In the year 2000, Brazil commemorated not only the passing of the century and the millennium but also the five hundred years since her discovery. To this date, then, is attached an accumulation of meaning not shared with any other country in the world. And the flood of omens let loose at this juncture is closely allied with the psychology of Brazil-a failed nation ashamed of having once been called "the country of the future." In fact, those past expectations have today taken the form of a resignation that underlies new frustrations, but the magnitude of Brazil's disillusionment reveals that-fortunately or not-we remain very far from a sensible realism.

As children we learned that Brazil was discovered by the Portuguese navigator Pedro Álvarez Cabral on April 22, 1500. All other American nations consider it enough to have been discovered all together by Christopher Columbus in 1492. It was only Brazil that had to be discovered later, separately. From the earliest age, as a child in Santo Amaro de Purificão in Bahia, I had to ask: "Why?"

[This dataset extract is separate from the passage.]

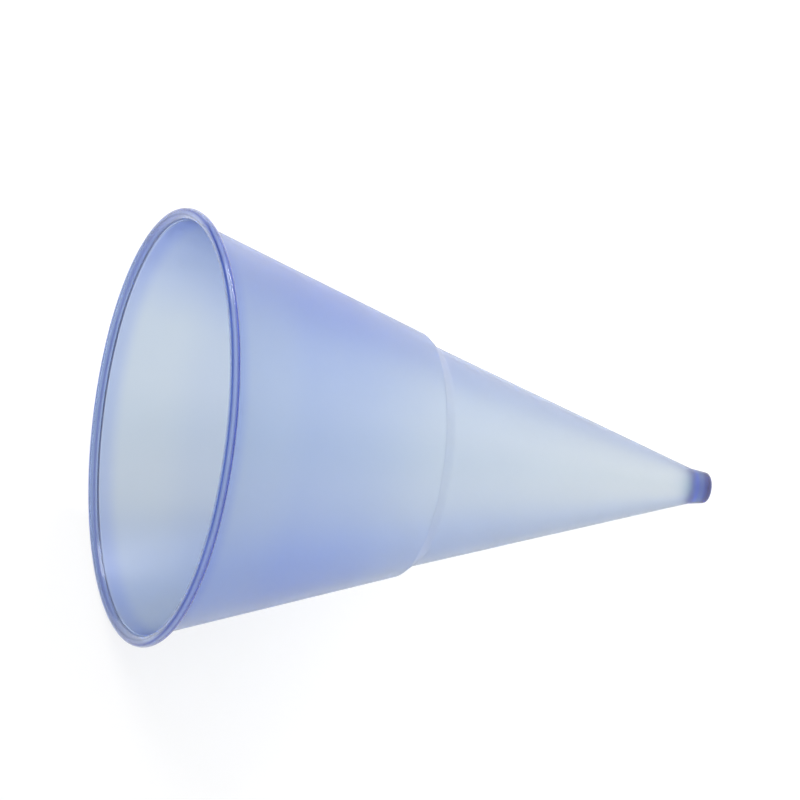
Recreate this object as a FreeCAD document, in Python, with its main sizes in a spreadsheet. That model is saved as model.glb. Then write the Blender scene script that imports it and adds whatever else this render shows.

They could have said, for example, that Columbus did not sail farther than the Caribbean islands and that the continent proper was only arrived at by the Portuguese eight years later; they could have told us that what Cabral discovered was the existence of South America, of which the Spaniards had not the slightest idea. But no: they say Brazil appeared as an independent continent, a huge island in the middle of the South Atlantic, a surprise for those Lusitanian sailors who, aiming to follow the coast of Africa to reach the Indies, sailed too far west. That such a vaguely defined eventshould be situated so precisely in the middle of the second millennium serves to force upon Brazilians a sense of themselves as a nation both unsubstantiated and exaggerated. The United States is a country without a name: America is the name of the continent where, among others, the states that were once English colonies united. Brazil is a name without a country. The English seem to have stolen the name of the continent and given it to the country they founded. The Portuguese seem not to have really founded a country, but managed to suggest that they landed in a part of America that was absolutely Other, and they called it Brazil.

The parallel with the United States is inevitable. If all the countries in the world today must measure themselves against "America," position themselves in relation to the American Empire, and if the other countries in America have to do so in an even more direct way–comparing their respective histories to that of their stronger and more fortunate brother–Brazil's case is even more acute, since the mirror image is more evident and the alienation more radical. Brazil is America's other giant, the other melting pot of races and cultures, the other promised land to European and Asian immigrants, the Other. The double, the shadow, the negative image of the great adventure of the New World. The sobriquet "sleeping giant," which was applied to the United States by Admiral Yamamoto, will be taken by any Brazilian as a reference to Brazil, and confused with the seemingly ominous words of the national anthem, "forever lying in a splendid cradle."

The papal bull that created the Treaty of Tordesillas, stipulating that lands yet to be discovered to the east of the agreed-upon meridian would belong to Portugal, leaving those to the west for Spain, explains the need for a new "discovery" and its being Portuguese. But in school we learn-and Pero Vaz de Caminha's beautiful letter reporting to the king about the voyage reassures us-that chance impelled Cabral's fleet on to the Brazilian coast. And that is how we came to have this immense floating world, the namesake of a utopian island imagined in the European Middle Ages, and perhaps less unreal than the latter, this enormous no-place with the burning name. (Brazil is usually assumed to be derived from "braza," burning coal or ember.)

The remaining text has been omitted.